As un-persuaded as the Bishops have been House Republicans, who have threatened to propose that any group, with any objection to Obamacare be exempted from its requirements. It has also encouraged the desperate bombast of Mr. Gingrich, who proclaims that it demonstrates "a war on religion." That claim must have an odd ring to Jews and others who have actually suffered under the boot of an actual such war. Candidate Santorum has also been emboldened to opine (not to say 'judge') the so-called "phony theology' of the President. And on the Left, women's health advocates are wading-in to defend the broad concept of 'choice' in reproductive matters.
Whether 'values' issues come into prominence in this campaign will, I'm guessing, have much to do with the identity of the Republican nominee. Messrs. Santorum and Gingrich have clearly staked their intentions to impose on others their moral precepts, ironically under the banner of liberty. Mr. Romney has been rather less vocal, and may hope the entire social conservatism issue goes away. Mr.

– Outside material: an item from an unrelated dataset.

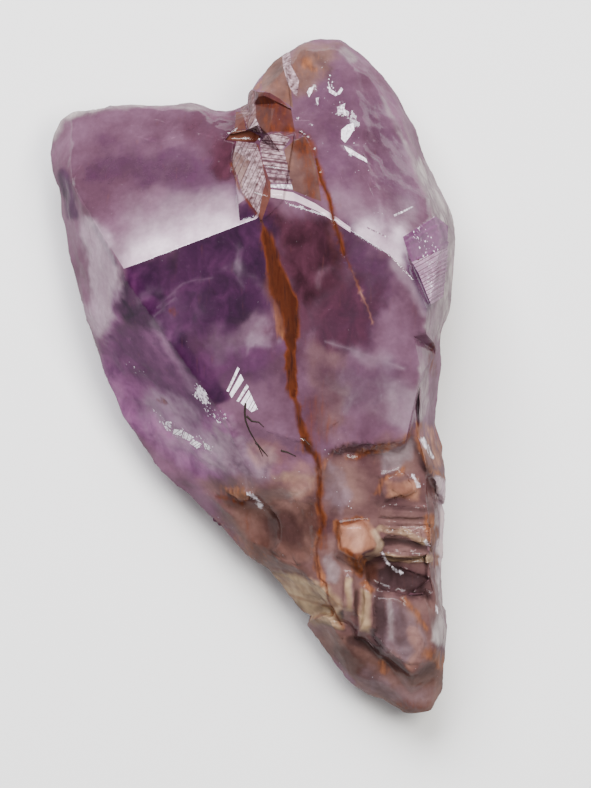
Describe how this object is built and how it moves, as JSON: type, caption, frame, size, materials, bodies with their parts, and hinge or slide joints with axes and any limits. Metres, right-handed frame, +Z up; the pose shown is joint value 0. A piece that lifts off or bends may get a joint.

Obama appears, here and elsewhere, to stand for options and choices to be made by individuals. However the voting ends up, the contrasts are apparent.
As I have been writing this, two contrasting news stories have broken about the continuing sexual exploits of former IMF Chief Dominique Strauss-Kahn, and the death in Syria of war correspondent Marie Colvin. I am finding their juxtaposition difficult to resolve DSK, who has apparently had some policy concern for the world's poor, but who has squandered much of his influence in serial escapades of remarkable debauchery; and Colvin, whose reporting focused on the suffering of innocents in war, and who put herself in fatal harm's way to ensure that those victims weren't ignored or forgotten.
I can only marvel at her dedication, and at his reckless dissolution.